Your creative mind doesn’t instantly engage when you sit at the keyboard. It needs onramps.
Build digital rituals that signal your brain it’s time to create:
- A specific startup sequence (same apps, same order)
- A digital clearing (close all unrelated windows)
- A visual reset (clean desktop, full-screen mode)
I use a simple AppleScript that closes everything except my writing environment, opens a blank document, and plays the same ambient soundtrack. It’s Pavlovian conditioning for the creative brain.
The Physical-Digital Dance
Your digital environment doesn’t exist in isolation. It’s influenced by your physical space.

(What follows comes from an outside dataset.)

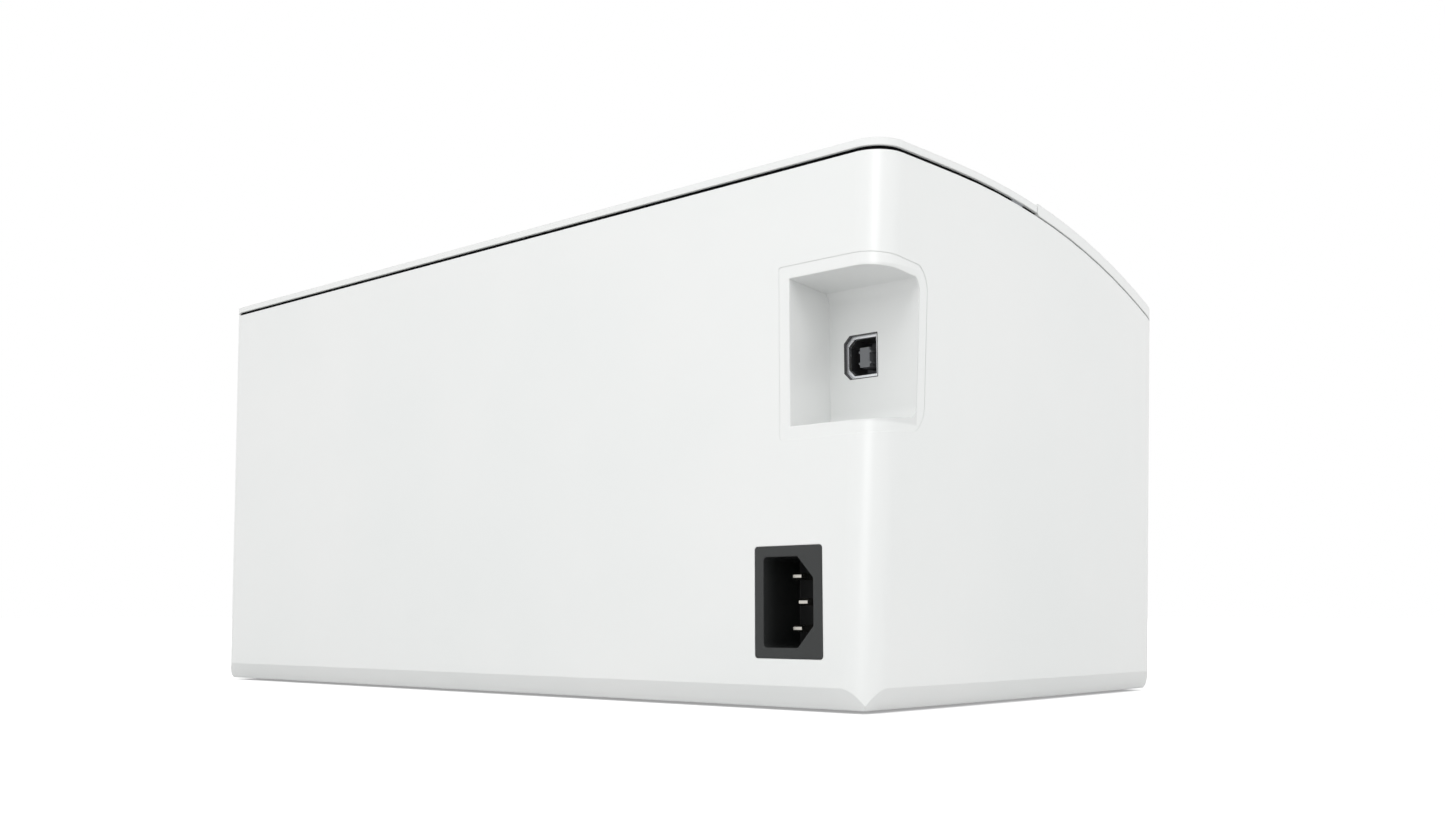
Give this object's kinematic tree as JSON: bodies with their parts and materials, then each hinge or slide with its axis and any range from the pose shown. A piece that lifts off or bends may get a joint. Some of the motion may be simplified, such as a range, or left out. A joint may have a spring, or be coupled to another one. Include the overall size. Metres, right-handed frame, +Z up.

- Position screens to avoid glare and neck strain
- Create dedicated device zones (where work happens vs. where consumption happens)
- Implement cable management for mental clarity
The physical setup that transformed my relationship with screens: devices at standing height for quick interactions, seated only for deep creation work. This simple change reduced my mindless scrolling by making consumption less physically comfortable.
Implementation: The 80/20 Digital Reset
If this feels overwhelming, start here:
- Delete apps ruthlessly (aim for 50% reduction)
- Disable all notifications except calls and messages from key people
- Create one device sanctuary completely free of work tools
- Consolidate to one primary tool for each major function
You don’t need to implement everything at once. The 80/20 rule applies perfectly to digital environments: 20% of the changes will deliver 80% of the benefits.
Beyond Productivity
This isn’t just about getting more done. It’s about reclaiming your attention—the only truly non-renewable resource you possess.
When I finally optimized my digital environment after years of accumulation, I didn’t just work better. I thought better. I connected ideas that previously remained separate. I remembered conversations and insights that would have been lost to the digital noise.
Your mind deserves room to breathe. Your ideas need space to collide and mate with each other.
Give them that space.
Clear the digital clutter.
Create the empty room of infinite possibility.